Clients with income desires and needs may already be familiar with preferred stocks and the related exchange traded funds. Some may even note the trade-off for the high yields offered by this asset class is negative correlations to rising interest rates.
However, there’s more to the story and that provides advisors with important educational opportunities regarding an asset class many clients are interested in or already somewhat familiar with. What many clients don’t know about preferreds is that, due in large part to massive issuance during the global financial crisis, banks are the largest issuers of these hybrid securities.
That makes many preferred stocks and the standard ETFs in the category vulnerable to scenarios such as the recent demise of Silicon Valley Bank (SVB) and others.
Indeed, preferred stocks responded negatively to the recent banking “crisis.” The widely followed ICE Exchange-Listed Preferred & Hybrid Securities Index is higher by nearly 3% year-to-date, but that performance is somewhat deceiving because the benchmark shed more than 10% from its February peak to its March trough – the period in which bank stress was elevated. That index is home to 485 preferreds, nearly two-thirds of which are issued by financial services firms.
There’s a Solution
There’s good news for clients for whom preferred exposure is appropriate. The VanEck Preferred Securities ex Financials ETF (PFXF) does exactly what its name implies – avoids preferred stocks issued by banks.

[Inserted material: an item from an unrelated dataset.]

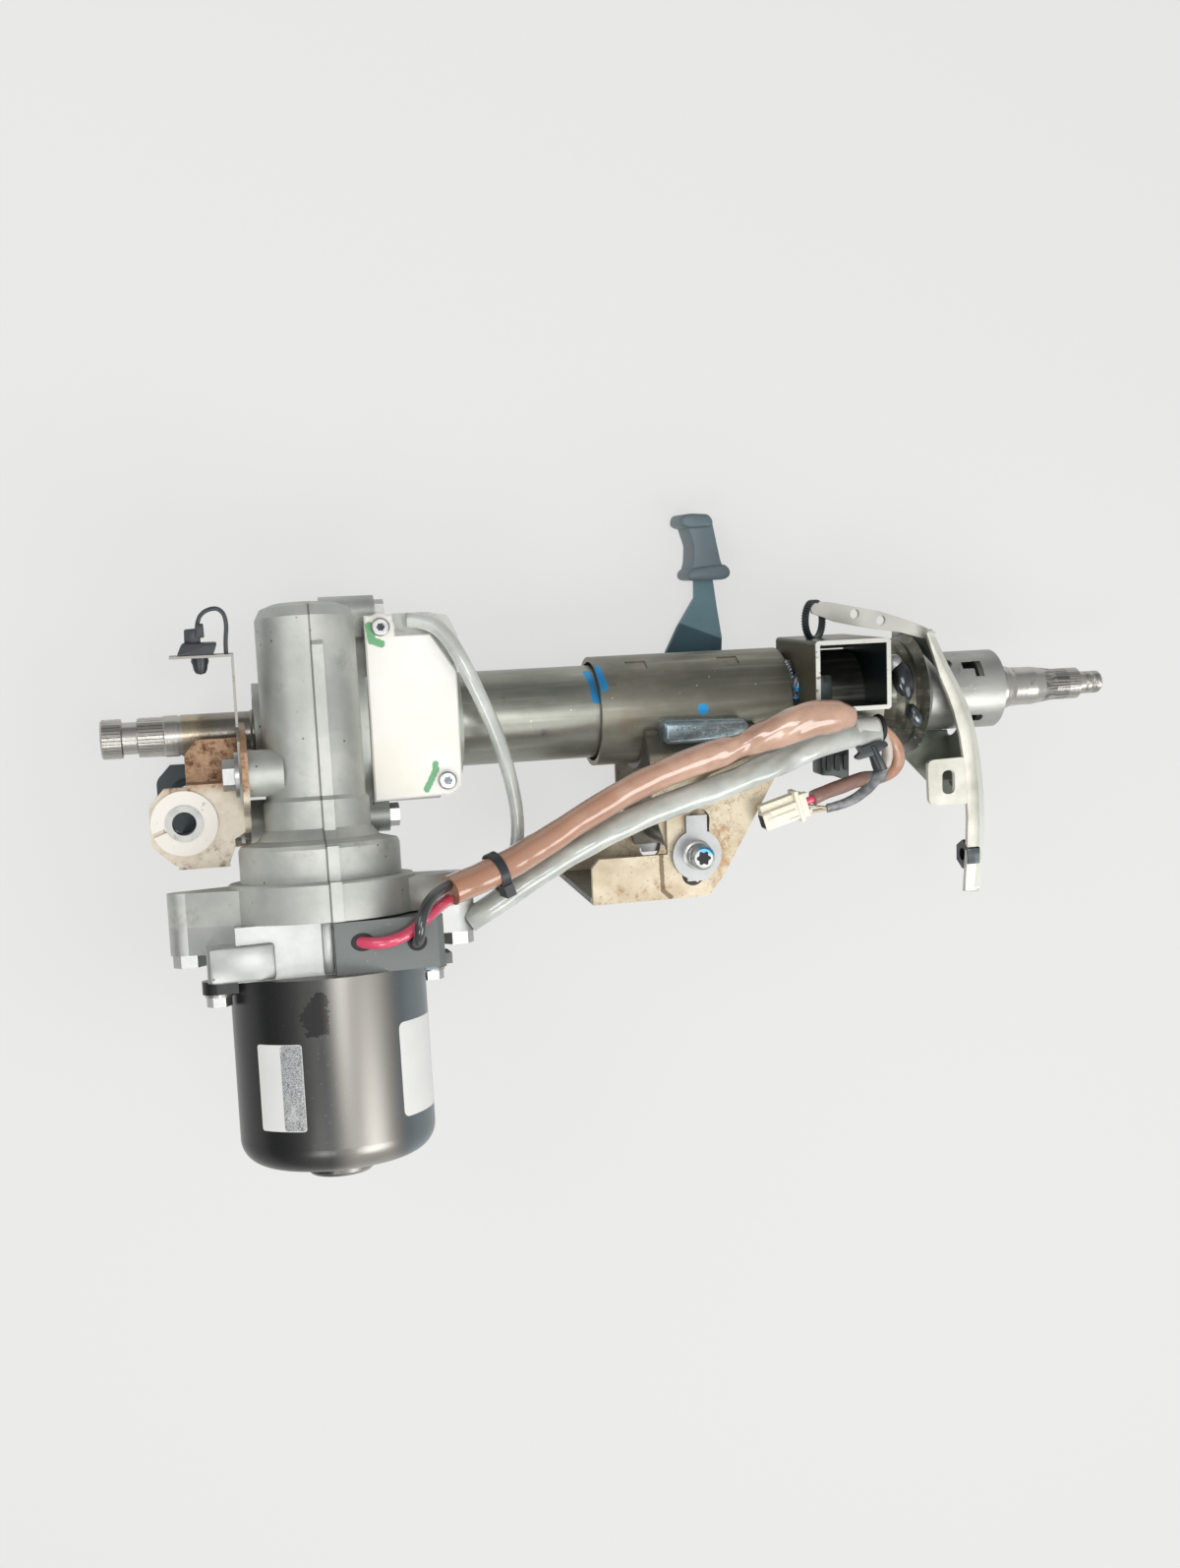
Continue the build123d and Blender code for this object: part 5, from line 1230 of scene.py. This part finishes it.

This isn’t a gimmicky strategy. PFXF’s track record of almost 11 years and $1 billion in assets under management prove as much. More relevant to advisors and clients is the fact that PFXF does its job when it’s supposed to. Year-to-date, the fund is higher by 5.63%, or more than double the returns offered by the ETF that follows the aforementioned ICE Exchange-Listed Preferred & Hybrid Securities Index.
PFXF is delivering for clients in 2023 with a lineup of 118 securities, none of which exceed an allocation of 3.89% -- an impressive feat when considering 78% of domestic preffereds are issued by financial services firms. Sixty percent of those securities come by way of banks and insurance carriers. Translation: PFXF is an income ETF right for these times.
“While the current banking crisis has been somewhat stabilized, for the time being at least, by a central bank and government backstops, questions still remain,” according to VanEck research. “Concerns weighing on investor minds’ includes possible further contagion, the health of the broader banking industry both domestically and globally, and perhaps even the viability of fractional reserve banking as a system in the modern day where depositors can easily move money with just a few taps on their phone. Because of these uncertainties around the recent bank failures, volatility in financial names has been extreme the last few weeks and could remain elevated.”
More PFXF Perks
Often times, there are trade-offs when accessing a strategy such as PFXF. However, the ETF’s 30-day SEC yield of 6.67% and the fact that less than 30% of its holdings are rated BB or B confirms clients aren’t sacrificing income or credit quality with this fund.
But wait. There’s more and the “more” is good news for clients.
“Beyond the obvious benefits of excluding financials in the current market, ex-financial preferreds generally also offer a number of other benefits over the broad preferreds market that investors might find beneficial. Higher yields historically, lower call risk, fewer long-dated and perpetual issues (i.e., lower duration), and greater sector diversification are a few of these benefits,” concludes VanEck.